Book Review: Balloon Dog by Daniel Paisner

Daniel Paisners' Balloon Dog is a darkly comic tale of longing and legacy, one that prompts readers to consider what it means to leave a mark and what it takes to be swept up in the same currents that move almost everyone else. Check out Doreen Sheridan's review!

Lem Devlin has had it with being surrounded by art that costs more than his entire life. Working for the Fine Artemis shipping and storage company, he doesn’t mind so much the value assigned to the beauty he sees every day. What bothers him is the casual consumerism that buys an extravagant work of art then treats it as a commodity, a mere line in a portfolio:

So Lem grabbed at this one stupid, beautiful, graceless idea. This uncivilized idea. Wasn’t just a high-end art theft, how he saw it. Wasn’t just an opportunity. No, it was also a statement, a protest–his way of saying, “Hey, this shit is fucked.” Ten million dollars for a giant-ass balloon dog, maybe more, probably more, and the dude who buys it isn’t even around to look at it.

 

What the fuck is that?

His company is tasked with the seasonal construction and deconstruction of Jeff Koontz’s Balloon Dog sculpture on the grounds of a Park City, Utah private estate. Lem figures that if he can assemble a team and swoop in on the disassembly process a week early, that’ll give him a head start on hiding the sculpture till he can find a buyer for it, one who’ll actually appreciate the art as it’s meant to be viewed. Plus, it’s not like the current owner will be around to see him steal it. Unfortunately for Lem’s best laid plans though, a whole gaggle of people are hanging around the supposedly closed summer estate on the day he rolls up with his crew.

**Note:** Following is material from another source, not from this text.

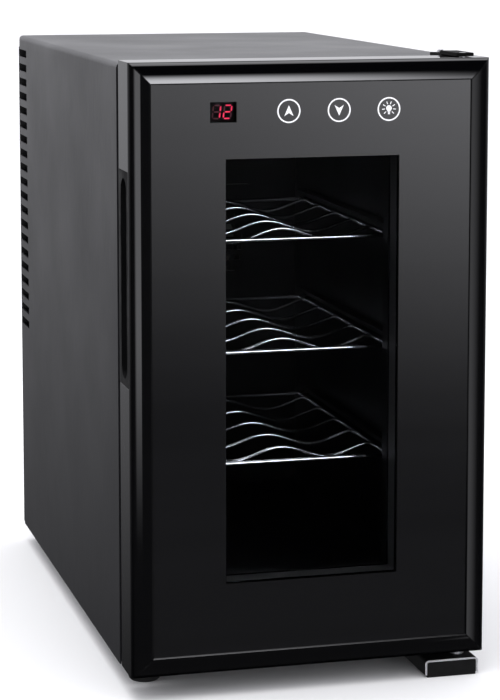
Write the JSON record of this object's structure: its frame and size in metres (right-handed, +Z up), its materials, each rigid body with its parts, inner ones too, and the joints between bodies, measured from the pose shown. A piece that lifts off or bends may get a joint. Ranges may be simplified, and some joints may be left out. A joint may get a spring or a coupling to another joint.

One of these people is writer Harrison Klott, who published a debut novel to widespread acclaim some years ago yet has done little in publishing since. He pays the bills by writing ad copy for a plastic surgeon, but spends most of his days worrying about his adolescent children and fantasizing about the beautiful Shari Braverman, a Facebook acquaintance whose family attends the same synagogue as his. When his father unexpectedly bequeaths him a large stack of cash, he isn’t sure what to do with the money, or even how to tell his wife Marjorie about it. Instead he squirrels it away in various locations around their house, feeling a vague surprise when it eventually fades from the forefront of his mind:

It’s there and it’s not there, all at once. It’s changed him and it hasn’t changed him. Basically, the money went from all he thought about to something that just <i>was</i>, almost as if he has momentarily misplaced the idea of it, and now that he’s been uncomfortably middle-seated on a Wednesday afternoon Delta flight from JFK to Salt Lake City he takes the time to consider the shift. Really, he wants to understand what the money has meant to him these past couple months, what it might mean to him going forward, if it means anything at all.

As Lem and Harrison’s paths cross, the two men develop a kinship that transcends class and expectations, even as they engage in a cat and mouse game for survival. But perhaps the greatest issue they must grapple with is the nature of art and its price. What is the value of art kept away from the world? And how much can anyone pay for inspiration or, even more urgently, their freedom?

This literary crime novel muses on the unexpected natures of both crime and art, as our protagonists—and, in separate viewpoint chapters, Marjorie and Shari—come to grips with the impermanence of life plans and what they can do to regain some control, if any, of their desired destinies. Wickedly humorous and often deprecatingly blunt, Balloon Dog is a critique of the upper classes that also skewers the pettiness and ennui of the less rich as they grapple with their midlife crises via infidelities and law-breaking, major and minor. Marjorie perhaps is the most sympathetic character here. She looks back on her life and wonders how the things she once appreciated have fallen to the wayside (though, to be honest, the answer is via raising children and having to cope with their varied and changeable needs).

Overall, Daniel Paisner’s fourth solo novel is a stylish meditation on the place of disobedience, whether explicitly turned into art or otherwise, in the lives of modern, middle-aged people doing the best they can in uncertain times.